Flor should facilitate the development of auditable, reproducible, justifiable, and reusable data science workflows. Is the data scientist building the right thing? We want to encourage discipline and best practices in ML workflow development by making dependencies explicit, while improving the productivity of adopters by automating multiple runs of the workflow under different configurations.

Features

  • Simple and Expressive Object Model: The Flor object model consists only of Actions, Artifacts, and Literals. These are connected to form dataflow graphs.
  • Data-Centric Workflows: Machine learning applications have data dependencies that obscure traditional abstraction boundaries. So, the data "gets everywhere": in the models, and the applications that consume them. It makes sense to think about the data carefully and specifically. In Flor, data is a first-class citizen.
  • Artifact Versioning: Flor uses git to automatically version every Artifact (data, code, etc.) and Literal that is in a Flor workflow.
  • Artifact Contextualization: Flor uses Ground to store data about the context of Artifacts: their relationships, their lineage. Ground and git are complementary services used by Flor.

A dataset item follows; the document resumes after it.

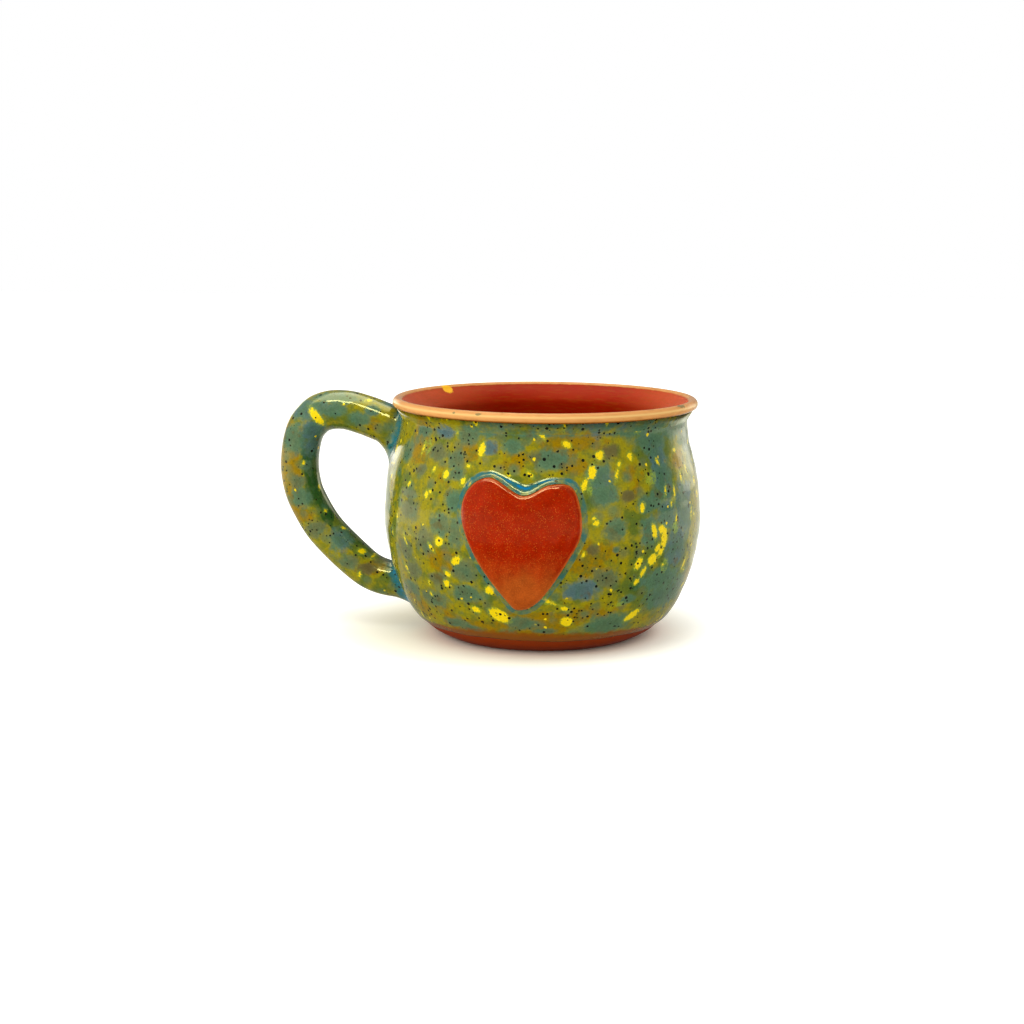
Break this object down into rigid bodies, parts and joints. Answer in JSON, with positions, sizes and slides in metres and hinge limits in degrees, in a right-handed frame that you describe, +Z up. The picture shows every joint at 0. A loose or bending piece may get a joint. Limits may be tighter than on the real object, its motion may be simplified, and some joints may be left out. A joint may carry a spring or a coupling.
{
  "type": "mug",
  "caption": "Hand-thrown stoneware mug with a rounded belly, rolled rim, ear-shaped grip and an applied heart on the front.",
  "frame": {"origin": "centre of the foot's ring, on the table, on the cup's own axis", "axes": "+Z up along the cup's axis, -X out along the grip, -Y out through the middle of the heart"},
  "size_m": [0.1426, 0.1077, 0.0799],
  "materials": {
    "red_clay": "fired bare clay, satin",
    "slip": "fired slip, matt",
    "heart_clay": "fired clay slab",
    "mottled_glaze": "glossy, mottled blue-green on amber with yellow flakes and dark specks",
    "lining_glaze": "glossy red-brown, breaking to tan on the rim",
    "heart_glaze": "glossy red-orange with a fine sparkle"
  },
  "bodies": {
    "root": {"cup_body": "red_clay", "handle": "red_clay", "upper_joint_coil": "red_clay", "lower_joint_coil": "red_clay", "upper_joint_slip": "slip", "lower_joint_slip": "slip", "heart": "heart_clay", "heart_slip": "slip", "body_glaze": "mottled_glaze", "handle_glaze": "mottled_glaze", "lining_glaze": "lining_glaze", "heart_glaze": "heart_glaze"}
  },
  "joints": []
}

Together, they enable experiment reproduction and replication.
  • Parallel Multi-Trial Experiments: Flor should enable data scientists to try more ideas quickly. For this, we need to enhance speed of execution. We leverage parallel execution systems such as Ray to execute multiple trials in parallel.
  • Visualization and Exploratory Data Analysis: To establish the fitness of data for some particular purpose, or gain valuable insights about properties of the data, Flor will leverage visualization techniques in an interactive environment such as Jupyter Notebook. We use visualization for its ability to give immediate feedback and guide the creative process.

License

Flor is licensed under the Apache v2 License.